Energy security emerges as a particular concern. Proposed fuel tax overhauls and questions about Special Economic Zone (SEZ) export duties reveal how policy frameworks are being tested in real-time. The clarity on SEZ export duties has become crucial for corporate margins and government revenue—a balancing act that affects national economic stability. For cybersecurity professionals, this highlights the interconnectedness of policy decisions and operational technology (OT) security in critical energy infrastructure.
Industry Response and Resilience Planning
The Confederation of Indian Industry (CII) has commended the government's initial response while outlining a comprehensive 12-point agenda for enhancing industrial resilience. This agenda likely addresses supply chain diversification, inventory management, cybersecurity preparedness, and business continuity planning—though specific details weren't provided in the source material.
Industry responses during crises often reveal gaps in cybersecurity integration. Many organizations have separate crisis management, business continuity, and cybersecurity teams that fail to coordinate effectively. The CII's proactive stance suggests recognition that economic resilience requires cybersecurity to be embedded throughout operational planning, not treated as a separate technical function.
Critical Infrastructure and Policy Adaptations
Policy adjustments are already underway. Rajasthan has implemented a new LPG distribution policy for commercial cylinders, guaranteeing 100% quota allocation for certain users by 2026. While presented as a domestic policy, such energy distribution changes have national security implications. Energy infrastructure represents high-value targets for both physical and cyber attacks during geopolitical tensions.
The LPG policy shift exemplifies how crisis response can accelerate digital transformation in critical infrastructure. As distribution systems become more automated and data-driven, their attack surface expands. Cybersecurity considerations must be integrated into these policy changes from inception, not added as an afterthought.
Cybersecurity Implications and Lessons
Several critical cybersecurity lessons emerge from India's response to the West Asia crisis:
- Integrated Crisis Management: The IGoM model demonstrates the need for cybersecurity representation in highest-level crisis response teams. Cyber threats don't respect organizational boundaries between defense, economic policy, and infrastructure management.
- Supply Chain Security: Economic strain highlights vulnerabilities in global technology supply chains. Organizations must enhance scrutiny of third-party vendors, particularly those providing critical software, hardware, or cloud services that support essential functions.
- OT/IT Convergence: Energy policy changes underscore the convergence of operational technology and information technology. Cybersecurity teams must expand their expertise beyond traditional IT systems to include industrial control systems (ICS) and supervisory control and data acquisition (SCADA) systems.

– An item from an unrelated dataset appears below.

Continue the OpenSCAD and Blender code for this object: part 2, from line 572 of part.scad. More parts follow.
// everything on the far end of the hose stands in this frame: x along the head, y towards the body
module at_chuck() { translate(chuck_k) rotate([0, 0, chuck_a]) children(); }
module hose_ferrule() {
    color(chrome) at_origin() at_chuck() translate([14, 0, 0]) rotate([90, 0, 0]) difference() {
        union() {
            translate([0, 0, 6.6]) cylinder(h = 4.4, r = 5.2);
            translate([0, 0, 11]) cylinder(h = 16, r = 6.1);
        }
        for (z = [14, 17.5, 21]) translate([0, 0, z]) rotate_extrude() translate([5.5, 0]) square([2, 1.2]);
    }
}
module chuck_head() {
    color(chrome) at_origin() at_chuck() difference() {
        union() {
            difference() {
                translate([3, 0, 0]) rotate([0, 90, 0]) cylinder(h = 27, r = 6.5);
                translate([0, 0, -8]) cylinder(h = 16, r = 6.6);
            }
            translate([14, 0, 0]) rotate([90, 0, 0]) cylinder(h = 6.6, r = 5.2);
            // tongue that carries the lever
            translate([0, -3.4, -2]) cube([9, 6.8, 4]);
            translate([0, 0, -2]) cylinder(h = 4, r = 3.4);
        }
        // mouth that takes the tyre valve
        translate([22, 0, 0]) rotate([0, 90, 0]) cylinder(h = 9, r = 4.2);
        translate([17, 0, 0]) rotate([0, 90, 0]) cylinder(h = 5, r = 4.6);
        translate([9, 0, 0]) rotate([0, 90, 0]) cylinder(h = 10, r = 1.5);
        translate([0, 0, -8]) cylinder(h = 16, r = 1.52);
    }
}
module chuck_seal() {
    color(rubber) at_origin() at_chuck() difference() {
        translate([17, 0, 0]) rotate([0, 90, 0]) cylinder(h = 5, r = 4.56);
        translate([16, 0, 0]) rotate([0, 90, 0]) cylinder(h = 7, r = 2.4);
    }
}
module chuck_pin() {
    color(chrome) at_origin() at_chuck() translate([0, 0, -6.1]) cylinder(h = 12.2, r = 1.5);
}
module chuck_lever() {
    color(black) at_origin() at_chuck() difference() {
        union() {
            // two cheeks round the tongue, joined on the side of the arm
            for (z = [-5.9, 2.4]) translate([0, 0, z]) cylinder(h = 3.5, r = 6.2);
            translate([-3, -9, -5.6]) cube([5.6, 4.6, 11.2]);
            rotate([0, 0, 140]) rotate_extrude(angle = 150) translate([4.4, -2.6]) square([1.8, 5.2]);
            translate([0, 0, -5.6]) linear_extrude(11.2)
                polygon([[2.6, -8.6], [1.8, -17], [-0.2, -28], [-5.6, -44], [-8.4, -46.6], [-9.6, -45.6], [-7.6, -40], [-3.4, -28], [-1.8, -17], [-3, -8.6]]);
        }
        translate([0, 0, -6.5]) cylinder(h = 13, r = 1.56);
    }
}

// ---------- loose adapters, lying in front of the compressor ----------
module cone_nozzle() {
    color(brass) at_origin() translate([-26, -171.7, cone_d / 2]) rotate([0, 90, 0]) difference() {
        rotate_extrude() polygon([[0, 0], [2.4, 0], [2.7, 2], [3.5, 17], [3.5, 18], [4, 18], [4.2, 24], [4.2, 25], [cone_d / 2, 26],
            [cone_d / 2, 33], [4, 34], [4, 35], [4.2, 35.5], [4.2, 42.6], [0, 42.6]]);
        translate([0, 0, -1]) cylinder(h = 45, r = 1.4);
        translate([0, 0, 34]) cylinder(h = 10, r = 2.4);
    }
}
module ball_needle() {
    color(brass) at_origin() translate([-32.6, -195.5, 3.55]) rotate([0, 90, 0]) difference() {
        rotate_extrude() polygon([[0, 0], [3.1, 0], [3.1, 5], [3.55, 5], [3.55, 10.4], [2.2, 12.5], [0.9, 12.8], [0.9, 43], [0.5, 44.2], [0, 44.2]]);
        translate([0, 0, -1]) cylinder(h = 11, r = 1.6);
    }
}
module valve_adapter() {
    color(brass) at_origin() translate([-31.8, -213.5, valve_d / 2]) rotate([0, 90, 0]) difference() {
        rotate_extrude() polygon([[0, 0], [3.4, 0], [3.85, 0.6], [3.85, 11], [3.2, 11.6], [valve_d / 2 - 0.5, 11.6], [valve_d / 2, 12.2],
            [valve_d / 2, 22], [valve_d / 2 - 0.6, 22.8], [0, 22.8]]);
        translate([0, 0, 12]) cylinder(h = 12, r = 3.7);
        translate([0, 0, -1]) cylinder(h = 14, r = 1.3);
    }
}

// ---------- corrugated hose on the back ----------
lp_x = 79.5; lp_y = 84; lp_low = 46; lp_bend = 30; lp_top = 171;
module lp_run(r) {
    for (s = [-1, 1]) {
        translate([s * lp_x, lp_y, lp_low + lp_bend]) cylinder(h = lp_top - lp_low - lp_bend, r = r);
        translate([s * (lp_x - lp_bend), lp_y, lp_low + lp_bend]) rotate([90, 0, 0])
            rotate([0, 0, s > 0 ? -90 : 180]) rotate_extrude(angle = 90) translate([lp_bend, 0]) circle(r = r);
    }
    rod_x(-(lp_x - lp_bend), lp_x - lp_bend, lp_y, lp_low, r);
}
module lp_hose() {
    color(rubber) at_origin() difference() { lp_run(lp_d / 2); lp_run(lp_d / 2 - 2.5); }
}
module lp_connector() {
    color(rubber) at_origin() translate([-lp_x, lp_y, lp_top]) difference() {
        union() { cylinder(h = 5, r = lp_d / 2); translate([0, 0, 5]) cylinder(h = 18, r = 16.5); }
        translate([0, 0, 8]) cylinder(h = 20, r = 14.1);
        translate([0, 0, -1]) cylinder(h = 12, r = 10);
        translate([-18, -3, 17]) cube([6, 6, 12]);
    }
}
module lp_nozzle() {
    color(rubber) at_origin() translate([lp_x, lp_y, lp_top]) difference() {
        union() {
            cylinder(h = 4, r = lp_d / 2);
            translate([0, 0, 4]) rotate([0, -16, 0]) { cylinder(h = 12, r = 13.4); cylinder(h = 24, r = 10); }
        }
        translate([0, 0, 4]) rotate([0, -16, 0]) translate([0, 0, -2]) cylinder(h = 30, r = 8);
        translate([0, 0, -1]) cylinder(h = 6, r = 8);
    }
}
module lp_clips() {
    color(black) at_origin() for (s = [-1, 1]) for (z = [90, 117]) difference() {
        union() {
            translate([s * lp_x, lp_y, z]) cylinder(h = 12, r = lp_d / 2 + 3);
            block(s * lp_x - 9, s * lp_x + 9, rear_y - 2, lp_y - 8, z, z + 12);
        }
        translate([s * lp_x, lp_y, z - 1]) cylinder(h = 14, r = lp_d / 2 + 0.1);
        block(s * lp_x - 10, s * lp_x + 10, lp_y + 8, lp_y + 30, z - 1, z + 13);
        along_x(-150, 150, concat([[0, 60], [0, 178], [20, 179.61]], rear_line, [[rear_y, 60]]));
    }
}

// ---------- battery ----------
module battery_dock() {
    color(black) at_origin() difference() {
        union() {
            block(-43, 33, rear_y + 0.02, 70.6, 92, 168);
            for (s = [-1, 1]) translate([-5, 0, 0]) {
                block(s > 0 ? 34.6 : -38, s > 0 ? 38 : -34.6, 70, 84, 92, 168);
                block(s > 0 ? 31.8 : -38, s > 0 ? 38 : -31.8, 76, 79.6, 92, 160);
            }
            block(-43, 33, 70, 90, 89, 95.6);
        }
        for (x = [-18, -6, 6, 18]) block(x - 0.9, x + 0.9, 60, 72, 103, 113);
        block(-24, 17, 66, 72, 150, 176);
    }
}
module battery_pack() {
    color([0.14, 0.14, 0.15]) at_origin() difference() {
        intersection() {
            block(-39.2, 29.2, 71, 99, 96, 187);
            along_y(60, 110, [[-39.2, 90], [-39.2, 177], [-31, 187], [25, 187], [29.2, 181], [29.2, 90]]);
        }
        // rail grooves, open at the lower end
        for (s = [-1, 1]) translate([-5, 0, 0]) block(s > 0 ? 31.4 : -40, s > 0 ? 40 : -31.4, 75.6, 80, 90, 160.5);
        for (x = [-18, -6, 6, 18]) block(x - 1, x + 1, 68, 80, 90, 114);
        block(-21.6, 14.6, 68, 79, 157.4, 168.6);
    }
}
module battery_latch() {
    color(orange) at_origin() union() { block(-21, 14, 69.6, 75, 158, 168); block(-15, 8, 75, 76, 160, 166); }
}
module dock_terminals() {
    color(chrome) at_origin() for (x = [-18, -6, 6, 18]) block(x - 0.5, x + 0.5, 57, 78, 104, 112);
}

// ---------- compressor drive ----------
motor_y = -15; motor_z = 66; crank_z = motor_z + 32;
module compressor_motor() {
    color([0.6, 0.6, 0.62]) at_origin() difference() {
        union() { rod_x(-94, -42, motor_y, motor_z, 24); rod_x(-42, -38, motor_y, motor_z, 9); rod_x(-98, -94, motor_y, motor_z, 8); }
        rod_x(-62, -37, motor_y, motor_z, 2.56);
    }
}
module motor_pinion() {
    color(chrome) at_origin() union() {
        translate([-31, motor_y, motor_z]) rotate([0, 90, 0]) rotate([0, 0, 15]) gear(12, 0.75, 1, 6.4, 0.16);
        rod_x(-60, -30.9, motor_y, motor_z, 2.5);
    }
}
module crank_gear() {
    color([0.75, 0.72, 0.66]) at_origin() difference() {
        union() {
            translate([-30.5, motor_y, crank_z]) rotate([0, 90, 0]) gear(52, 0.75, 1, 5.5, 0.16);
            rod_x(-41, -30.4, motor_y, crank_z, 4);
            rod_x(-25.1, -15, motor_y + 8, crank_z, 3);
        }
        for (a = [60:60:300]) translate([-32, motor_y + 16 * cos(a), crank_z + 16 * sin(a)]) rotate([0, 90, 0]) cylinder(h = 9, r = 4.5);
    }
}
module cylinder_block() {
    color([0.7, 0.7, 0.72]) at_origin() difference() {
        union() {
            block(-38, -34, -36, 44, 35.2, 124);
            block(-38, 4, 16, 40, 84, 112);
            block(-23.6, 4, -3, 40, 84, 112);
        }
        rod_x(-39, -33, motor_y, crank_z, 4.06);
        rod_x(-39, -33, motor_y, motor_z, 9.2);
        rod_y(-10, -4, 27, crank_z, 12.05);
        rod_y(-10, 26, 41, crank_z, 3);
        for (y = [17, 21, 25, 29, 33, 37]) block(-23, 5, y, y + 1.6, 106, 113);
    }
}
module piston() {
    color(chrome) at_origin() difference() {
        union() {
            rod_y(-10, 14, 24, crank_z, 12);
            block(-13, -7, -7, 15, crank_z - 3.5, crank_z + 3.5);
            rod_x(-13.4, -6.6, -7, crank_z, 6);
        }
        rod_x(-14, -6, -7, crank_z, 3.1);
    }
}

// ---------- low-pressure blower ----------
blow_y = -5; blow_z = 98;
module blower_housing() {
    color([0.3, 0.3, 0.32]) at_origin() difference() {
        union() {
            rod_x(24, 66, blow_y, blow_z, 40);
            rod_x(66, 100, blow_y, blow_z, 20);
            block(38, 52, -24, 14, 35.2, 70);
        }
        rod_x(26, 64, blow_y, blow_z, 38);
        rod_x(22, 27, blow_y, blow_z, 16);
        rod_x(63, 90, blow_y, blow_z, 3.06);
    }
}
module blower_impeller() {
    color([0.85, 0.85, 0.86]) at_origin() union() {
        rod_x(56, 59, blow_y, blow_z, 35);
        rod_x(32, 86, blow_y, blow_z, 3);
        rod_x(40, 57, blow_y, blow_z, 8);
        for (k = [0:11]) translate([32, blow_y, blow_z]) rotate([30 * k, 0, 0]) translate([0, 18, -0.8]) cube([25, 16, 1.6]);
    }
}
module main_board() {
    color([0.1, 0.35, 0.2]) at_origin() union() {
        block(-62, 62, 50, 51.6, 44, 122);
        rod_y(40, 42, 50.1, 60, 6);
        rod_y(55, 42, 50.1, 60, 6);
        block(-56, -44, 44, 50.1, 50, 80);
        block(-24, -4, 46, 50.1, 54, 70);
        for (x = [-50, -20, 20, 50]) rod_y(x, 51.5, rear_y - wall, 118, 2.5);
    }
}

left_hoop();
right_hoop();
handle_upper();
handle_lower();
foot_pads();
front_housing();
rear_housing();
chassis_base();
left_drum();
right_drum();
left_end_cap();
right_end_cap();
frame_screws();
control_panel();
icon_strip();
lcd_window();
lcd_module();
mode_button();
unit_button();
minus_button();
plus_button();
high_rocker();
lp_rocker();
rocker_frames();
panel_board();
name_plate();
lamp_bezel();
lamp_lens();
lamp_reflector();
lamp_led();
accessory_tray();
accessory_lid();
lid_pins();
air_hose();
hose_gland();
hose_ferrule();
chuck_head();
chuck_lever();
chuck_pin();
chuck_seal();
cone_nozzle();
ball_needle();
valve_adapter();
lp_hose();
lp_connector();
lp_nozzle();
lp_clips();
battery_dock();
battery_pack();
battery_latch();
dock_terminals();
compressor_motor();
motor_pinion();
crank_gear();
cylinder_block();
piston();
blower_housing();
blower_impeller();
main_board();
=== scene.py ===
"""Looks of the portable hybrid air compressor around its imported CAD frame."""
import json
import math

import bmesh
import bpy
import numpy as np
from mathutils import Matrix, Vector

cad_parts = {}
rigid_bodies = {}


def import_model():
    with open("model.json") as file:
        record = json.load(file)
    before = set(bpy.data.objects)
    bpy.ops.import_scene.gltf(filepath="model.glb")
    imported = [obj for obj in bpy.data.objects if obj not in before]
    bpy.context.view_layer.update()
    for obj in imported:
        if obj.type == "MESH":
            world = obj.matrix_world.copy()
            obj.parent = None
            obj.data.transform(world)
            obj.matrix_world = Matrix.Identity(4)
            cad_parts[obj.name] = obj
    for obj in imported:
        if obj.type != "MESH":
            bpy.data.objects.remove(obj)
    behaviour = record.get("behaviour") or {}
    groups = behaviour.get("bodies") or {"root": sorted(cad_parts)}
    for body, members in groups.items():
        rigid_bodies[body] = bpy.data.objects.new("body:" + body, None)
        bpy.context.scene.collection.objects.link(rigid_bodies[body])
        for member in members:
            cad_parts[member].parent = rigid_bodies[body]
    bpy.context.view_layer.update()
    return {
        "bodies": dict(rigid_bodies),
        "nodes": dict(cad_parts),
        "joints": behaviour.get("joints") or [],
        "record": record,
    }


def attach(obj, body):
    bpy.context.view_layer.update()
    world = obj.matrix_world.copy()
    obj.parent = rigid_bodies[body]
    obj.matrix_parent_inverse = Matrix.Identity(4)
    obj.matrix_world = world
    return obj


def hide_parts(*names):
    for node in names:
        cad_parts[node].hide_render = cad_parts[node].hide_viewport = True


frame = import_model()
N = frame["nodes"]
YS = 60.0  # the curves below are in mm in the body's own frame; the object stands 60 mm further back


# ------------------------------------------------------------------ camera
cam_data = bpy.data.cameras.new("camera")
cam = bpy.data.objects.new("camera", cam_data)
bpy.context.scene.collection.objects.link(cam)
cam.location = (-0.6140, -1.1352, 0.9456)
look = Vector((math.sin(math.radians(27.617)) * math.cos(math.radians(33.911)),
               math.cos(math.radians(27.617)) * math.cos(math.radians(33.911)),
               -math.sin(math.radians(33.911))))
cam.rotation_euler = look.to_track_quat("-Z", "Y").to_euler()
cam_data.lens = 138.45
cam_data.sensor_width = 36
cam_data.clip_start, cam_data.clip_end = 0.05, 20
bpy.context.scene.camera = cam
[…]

- Resilience Metrics: The CII's resilience agenda suggests industry recognition that traditional security metrics (prevention, detection, response) must be supplemented with resilience metrics—how quickly critical functions can be restored after disruption.
- Policy-Cybersecurity Alignment: Fuel tax and SEZ policy debates reveal how economic decisions create cybersecurity consequences. Cybersecurity leadership must engage with policy development processes to ensure security considerations are embedded in economic regulations.
Future Preparedness Requirements
As geopolitical tensions continue to stress-test national frameworks, several preparedness enhancements become imperative:
- Cross-Sector Exercises: Regular crisis simulations involving government, critical infrastructure operators, and cybersecurity teams to test integrated response capabilities.
- Threat Intelligence Sharing: Enhanced mechanisms for sharing geopolitical threat intelligence with economic and infrastructure sectors.
- Resilience Standards: Development of sector-specific resilience standards that address both cyber and physical threats in an integrated manner.
- Workforce Development: Training programs that bridge cybersecurity, economic policy, and crisis management disciplines.
The West Asia crisis demonstrates that modern economic security is inseparable from cybersecurity. Nations that successfully integrate these domains in their policy frameworks and crisis response mechanisms will demonstrate greater resilience in an increasingly volatile geopolitical landscape. India's experience offers valuable lessons for other nations facing similar stress tests of their national security and economic frameworks.